Ainsi, bien que décriée par l’opinion publique, la startup nation – largement financée par la BPI France et ses 44 milliards d’euros d’actifs sous gestion – demeure un enjeu phare de la souveraineté française. En effet, la redéfinition des règles du jeu économique par un remplacement des anciens schémas de pensée permet à ces jeunes pousses de proposer des technologies de ruptures disruptives tout en évitant la fuite de capitaux et de talents, et en conservant le contrôle des innovations européennes de demain.

En favorisant l’hybridation de la tech et de l’industrie française, les nombreuses startups créées permettent au pays de mieux peser sur la scène internationale. Nous pouvons, notamment, citer la levée de fonds de 100 millions d’euros en janvier 2023 réalisée par la startup Pasqal, cofondée par le prix Nobel de physique Alain Aspect. Ces ordinateurs quantiques, vendus à la France et l’Allemagne, sont des plus en pointe en Europe avec 350 qubit (bits quantiques) de puissance. Leurs développements  permettront, à terme, de surpasser les superordinateurs actuels dans des applications potentielles immenses. Ainsi, la France pourrait prendre un avantage considérable dans un domaine encore embryonnaire, préparant l’adage « si vis pacem, para bellum », tandis que les  trois fabricants d'ordinateurs quantiques cotés à New York voient le cours de leur action s’effondrer complexifiant, par conséquent, le financement du secteur.

Si, toutefois, la French Tech sait investir, le rapport de la Banque de France révèle que « 73 % des levées de fonds de plus de 100 millions d'euros en France depuis 2021 ont été menées par des investisseurs non-européens, faisant peser un risque économique et d'autonomie stratégique pour l’UE ».

 

Eiréné, fonds de défense français privé dans une industrie de guerre

Dans l’étude « Les fonds d’investissement et les entreprises de défense » publiée en mars 2022 par Xerfi, il y était stipulé que «  les pressions se renforcent pour exclure les entreprises selon la part des activités militaires dans le chiffre d’affaires ». Le désintérêt des fonds d’investissements pour l’industrie de la défense a été dénoncé par les industriels de la défense tels que Thales, Safran, Dassault Aviation ou Airbus. Toutefois, malgré la prise en compte croissante des critères ESG par les banques européennes, la société Weinberg Capital lance Eiréné, un fonds d’investissement baptisé au nom de la fille de Zeus et de Thémis, déesse de la paix, pour soutenir le secteur de la sécurité et de la défense.

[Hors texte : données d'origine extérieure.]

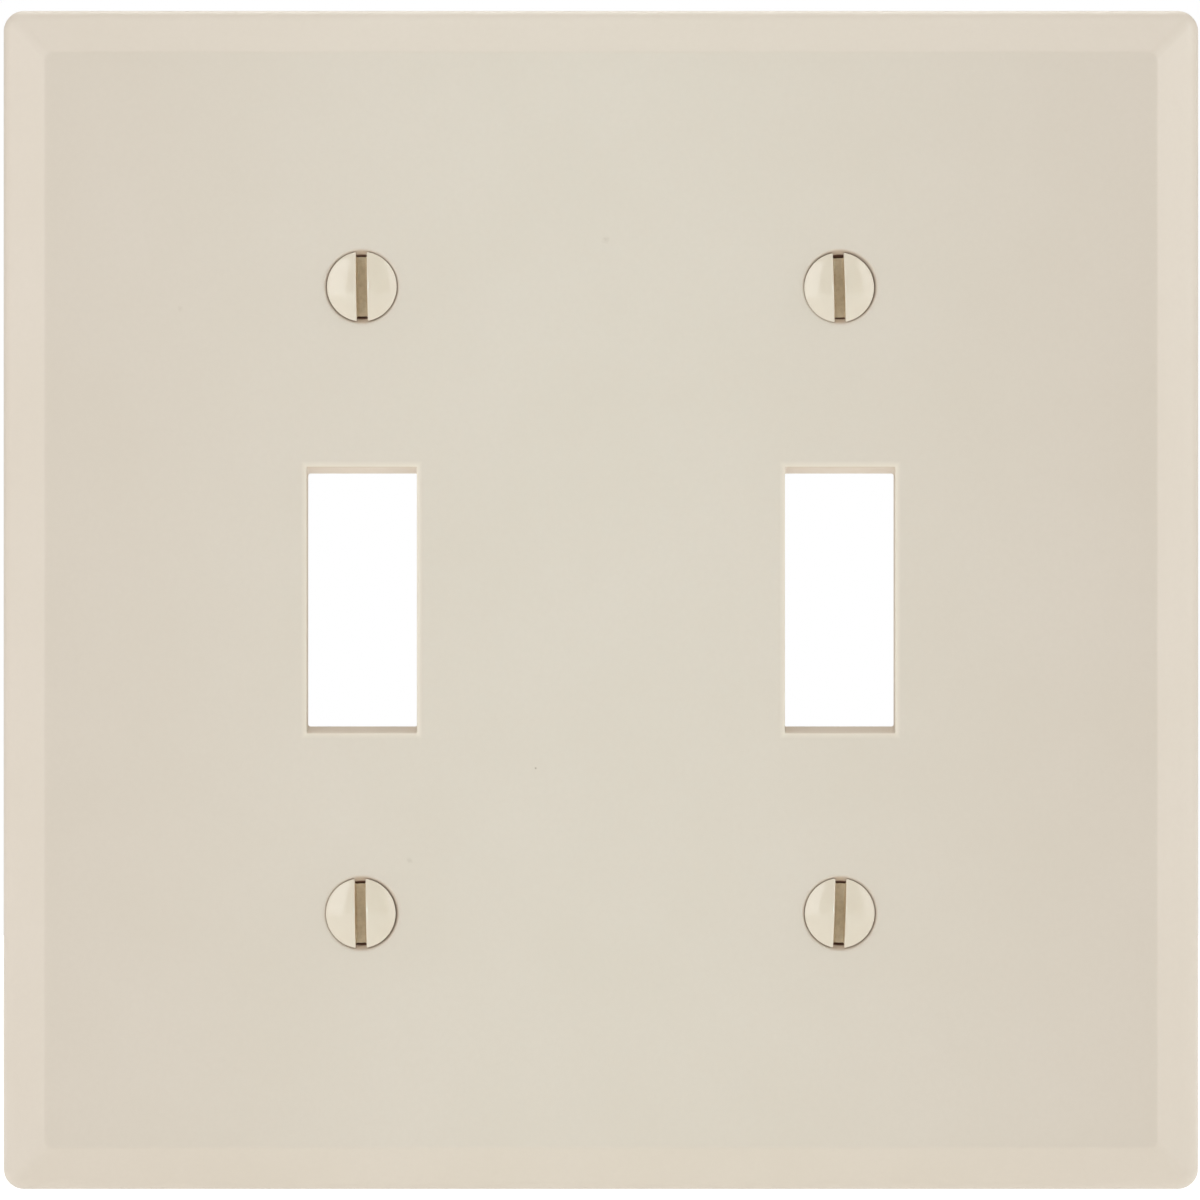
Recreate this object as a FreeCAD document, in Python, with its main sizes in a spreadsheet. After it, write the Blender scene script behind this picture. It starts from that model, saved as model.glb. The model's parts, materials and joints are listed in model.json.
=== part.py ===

L'homme d'affaires et président du conseil d'administration de Sanofi, Serge Weinberg vient remettre en cause cette approche dans le financement des industriels de défense dans une économie de guerre en répondant ainsi au vœu du ministre des Armées, Sébastien Lecornu. 

Grâce aux institutions et au secteur privé, le premier tour de table s’est élevé à 100 millions d’euros d’engagements pour investir dans les PME et ETI – d’une valeur comprise entre 30 et 200 millions – spécialisées dans la défense, la sécurité civile et le cyber. Avec comme volonté de favoriser l’émergence de champions français et européens duals (à la fois civils et de défense), cette initiative semble parfaitement s’intégrer dans l’économie de guerre actuelle en promouvant la souveraineté de ces filières d’excellences, tant en France qu’à l’export. En effet, à moyen terme, faisant cas de realpolitik, le fonds pourra vraisemblablement armer le gouvernement français face à la prédation étrangère sur les « pépites technologiques » tricolores à l’instar du rachat du spécialiste des composants pour l'aviation militaire ou de l'industrie spatiale européenne Exxelia.

Précisément, ce fonds a un positionnement précurseur en France où il n’existait pas de fonds LBO (leveraged buy-out ou montage financier permettant le rachat d'une entreprise grâce à un effet de levier) ayant comme « vocation de prendre des positions d’actionnaire majoritaire afin de soutenir et accélérer le développement dédié à l’ensemble des filières de sécurité et de défense » contribuera de manière positive à la balance commerciale tout en s’inscrivant dans la démarche de réindustrialisation de l’Hexagone. En effet, faute de se protéger des « killers acquisitions » ayant pour but de préempter l’innovation par des groupes en position monopolistique afin d’annihiler leur dynamique, il s’agit bien d’un déclassement technologique français. Conséquemment, à défaut d’un véritable soutien public – dont l’importance est soulignée dans le rapport Potier paru en 2020, le secteur privé pourra se positionner afin de maintenir la sécurité technologique lorsque l’application du décret Montebourg se révèle insuffisante. 

 

Plus largement, le conflit armé russo - ukrainien a pour conséquence de relancer avec acuité les discussions en Europe sur la nécessité des acteurs privés d’assurer via leurs financements la sécurisation du capital d’entreprises de nature stratégique pour la défense et capable de préserver la paix. Comme le souligne Serge Weinberg, « il faut se poser la question de la pertinence des politiques d'exclusion en matière d'ESG lorsqu'elles touchent des secteurs stratégiques pour nos États ».